If you're going to fish Western Wisconsin, you'll undoubtedly spend some time in the rolling hills of SW Wisconsin, also known as the Driftless Area. About the best explanation I've ever encountered of what this actually means was penned by Jeff Erickson in "Minnesota's South Branch of the Root River," Fly Fisherman, December 2006 issue, beginning on page 44.

Erickson writes:

"Unlike much of the Midwest...the Driftless Region was missed during the last period of glaciation in North America, 12,000 years ago.
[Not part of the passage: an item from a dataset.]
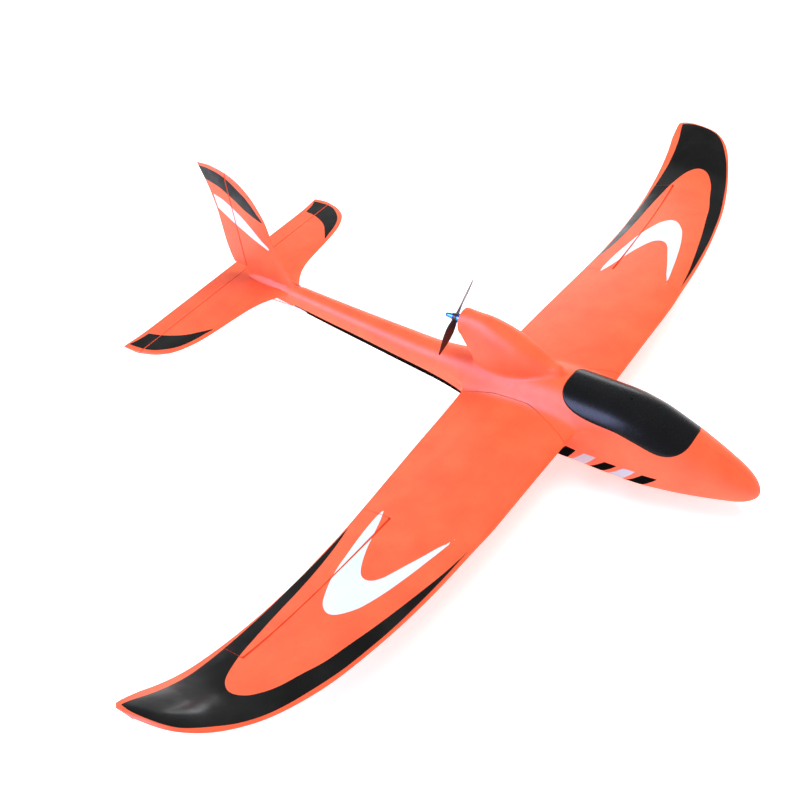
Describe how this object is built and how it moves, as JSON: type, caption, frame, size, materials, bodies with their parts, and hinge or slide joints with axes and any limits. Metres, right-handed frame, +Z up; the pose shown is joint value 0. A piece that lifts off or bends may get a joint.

The area was deprived of glacially-deposited drift (hence the term "driftless), but its sedimentary bedrock was deeply dissected by streams carrying enormous volumes of runoff from retreating glaciers along its perimeter.

The calcium and carbonate-rich limestone that stimulates...high aquatic productivity acts as an enormous sponge, absorbing moisture and then releasing it in steady, trout friendly increments. Innumerable springs percolating through the limestone moderate stream temperatures and PH levels, producing excellent conditions for aquatic insects and the trout that hunt them. The glacial runoff left relatively steep stream gradients, crating numerous riffles and short rapids that supercharge the water with dissolved oxygen. As a result of these natural factors (the Driftless Area) offers suberb wild trout habitat."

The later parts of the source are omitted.